This trend of ever-lower rates is a significant change from just a couple of years ago, when the banks were competing with one another to offer rates of nearly 3% for these accounts. According to a report by UBS, the Fed’s latest economic projections indicate that its current rates will be put on hold until the end of 2023 at least. “The major central banks are pointing to even more accommodative policy for even longer. Investors are being pushed harder to find yield. We expect real returns on cash and high grade bonds to be negative for the foreseeable future,” it says. Singapore’s monetary policy hinges more on the management of the relative strength of the Singdollar versus a basket of major currencies, and not by setting rates unlike the US, and whose movement of the rates affect rates here as well. OCBC is by no means alone. Since Jan 1, DBS Bank and Standard Chartered had already cut their rates to their flagship DBS Multiplier deposit account and JumpStart, respectively. Rates will be slashed by up to 0.8 percentage points depending on the total eligible transactions per month for DBS’s Multiplier account.
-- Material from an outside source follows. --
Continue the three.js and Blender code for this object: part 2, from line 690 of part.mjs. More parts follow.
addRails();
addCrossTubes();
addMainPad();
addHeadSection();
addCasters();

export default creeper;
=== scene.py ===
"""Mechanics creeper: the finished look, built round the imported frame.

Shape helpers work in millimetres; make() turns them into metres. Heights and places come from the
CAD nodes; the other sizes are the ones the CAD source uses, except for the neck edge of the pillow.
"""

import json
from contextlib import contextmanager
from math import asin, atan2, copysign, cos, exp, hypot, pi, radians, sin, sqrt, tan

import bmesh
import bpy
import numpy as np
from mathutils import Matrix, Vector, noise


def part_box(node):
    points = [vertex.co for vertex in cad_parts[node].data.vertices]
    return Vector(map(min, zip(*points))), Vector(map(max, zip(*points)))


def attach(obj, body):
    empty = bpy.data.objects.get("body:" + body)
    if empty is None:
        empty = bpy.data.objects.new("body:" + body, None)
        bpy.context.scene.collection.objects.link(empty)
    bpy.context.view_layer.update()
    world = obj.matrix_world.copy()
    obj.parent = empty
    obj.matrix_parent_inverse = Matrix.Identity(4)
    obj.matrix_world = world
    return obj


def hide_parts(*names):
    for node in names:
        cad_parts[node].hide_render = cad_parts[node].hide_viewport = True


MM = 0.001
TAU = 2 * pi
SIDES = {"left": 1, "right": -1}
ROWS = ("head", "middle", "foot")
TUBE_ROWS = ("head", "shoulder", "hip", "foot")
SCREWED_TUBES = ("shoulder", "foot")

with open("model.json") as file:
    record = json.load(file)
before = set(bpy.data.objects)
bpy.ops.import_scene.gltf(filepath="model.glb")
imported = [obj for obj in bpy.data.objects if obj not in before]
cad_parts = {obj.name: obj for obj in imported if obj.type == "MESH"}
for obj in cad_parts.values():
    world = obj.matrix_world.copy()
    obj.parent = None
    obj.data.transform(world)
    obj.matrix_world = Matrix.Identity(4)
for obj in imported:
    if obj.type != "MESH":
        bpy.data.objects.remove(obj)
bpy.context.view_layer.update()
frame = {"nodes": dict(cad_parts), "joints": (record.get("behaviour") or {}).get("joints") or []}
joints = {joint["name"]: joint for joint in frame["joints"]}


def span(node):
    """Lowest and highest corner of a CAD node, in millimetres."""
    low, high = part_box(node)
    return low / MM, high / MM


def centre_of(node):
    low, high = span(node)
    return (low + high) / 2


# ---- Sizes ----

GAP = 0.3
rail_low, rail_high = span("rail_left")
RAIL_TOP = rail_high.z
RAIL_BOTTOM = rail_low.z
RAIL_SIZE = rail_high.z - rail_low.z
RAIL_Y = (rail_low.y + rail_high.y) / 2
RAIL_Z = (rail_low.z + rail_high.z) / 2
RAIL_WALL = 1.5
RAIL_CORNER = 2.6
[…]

This is the third round of changes to the bank’s Multiplier account since May 2020.
SEE: An uphill test
To be sure, low interest rates of savings accounts won’t annoy everyone. For example, property investors can take out cheaper loans, providing further support to the property market. And in the search for better returns, many people will be motivated to invest more of their savings, adding to further liquidity in the financial markets. Others, perhaps more conservative, might still keep a significant portion of their savings in these accounts despite the lower rates. It all depends on the savvy and appetite of the individuals.